Publishers Weekly Reviews

Publishers Weekly® Reviews

  • Reviewed in: Publishers Weekly, page 46.
  • Review Date: 2008-12-01
  • Reviewer: Staff

In her children’s book debut, cookbook author/illustrator Gourley (Cakewalk) celebrates food, as cultivated on a farm and as used to cultivate family bonds. Recounting African-American chef Edna Lewis’s childhood in a Virginia farming community, the cheery watercolor spreads follow Edna and various relatives (“Sister,” “Daddy,” “Auntie”) from spring to first snow as they harvest strawberries, dandelion greens, peaches, pecans and more.

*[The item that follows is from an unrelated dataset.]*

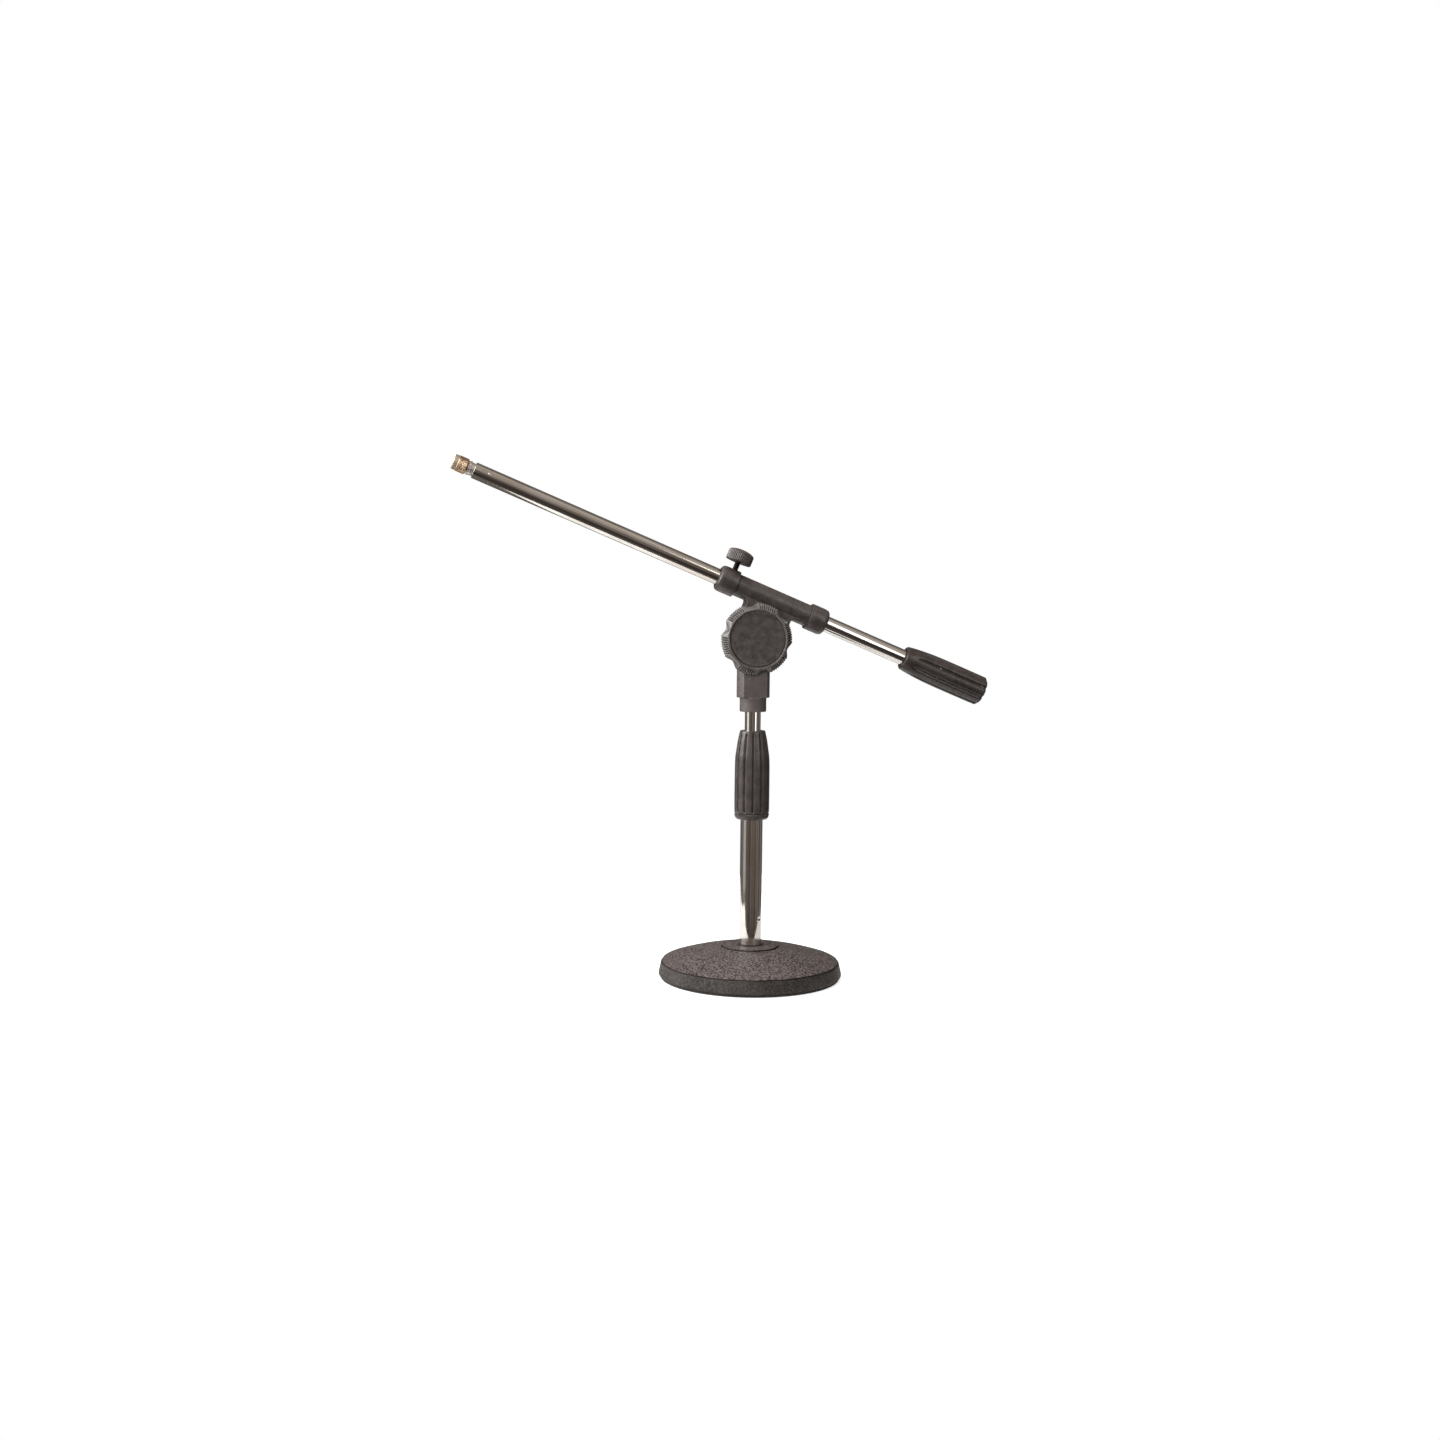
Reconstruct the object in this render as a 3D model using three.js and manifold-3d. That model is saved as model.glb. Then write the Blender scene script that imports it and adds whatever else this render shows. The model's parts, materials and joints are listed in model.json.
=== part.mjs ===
// Table-top boom microphone stand: a round cast-iron base, a telescopic column with a
// twist clutch, a friction hinge with a lobed hand knob, and a boom tube held by a thumb
// screw, with a threaded tip at one end and a counterweight at the other.
//
// Millimetres, +Z up. The origin is on the floor, on the column's axis. The boom lies in
// the XZ plane, tip towards -X and up, counterweight towards +X. The hinge knob faces -Y.

import * as THREE from 'three';
import { mergeVertices } from 'three/addons/utils/BufferGeometryUtils.js';
import Module from 'manifold-3d';

const wasm = await Module();
wasm.setup();

// ---------------------------------------------------------------- driving dimensions

const GAP = 0.3; // between pieces that touch on the real stand
const SNUG = 0.2; // between pieces pressed or screwed into each other
const PAST = 1; // how far a cutter runs past the surface it cuts
const QUARTER_TURN = Math.PI / 2;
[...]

Edna appreciates each crop, as well as the honey-gathering: “A swarm of bees in May is worth a load of hay./ A swarm of bees in June is worth a silver spoon./ A swarm of bees in July is not worth a fly,” she recites; similar folk sayings or songs accompany mention of each new food, proof of its centrality to the characters’ happiness. Dynamic paintings, increasingly lush as summer intensifies, add vigor. Children whose experience of food supply is limited to grocery stores, school cafeterias and other eateries will relish this nostalgic view. A short biography of the late Lewis concludes the narrative, and five mouth-watering recipes for Southern staples are welcome extras. Ages 4–8. (Jan.)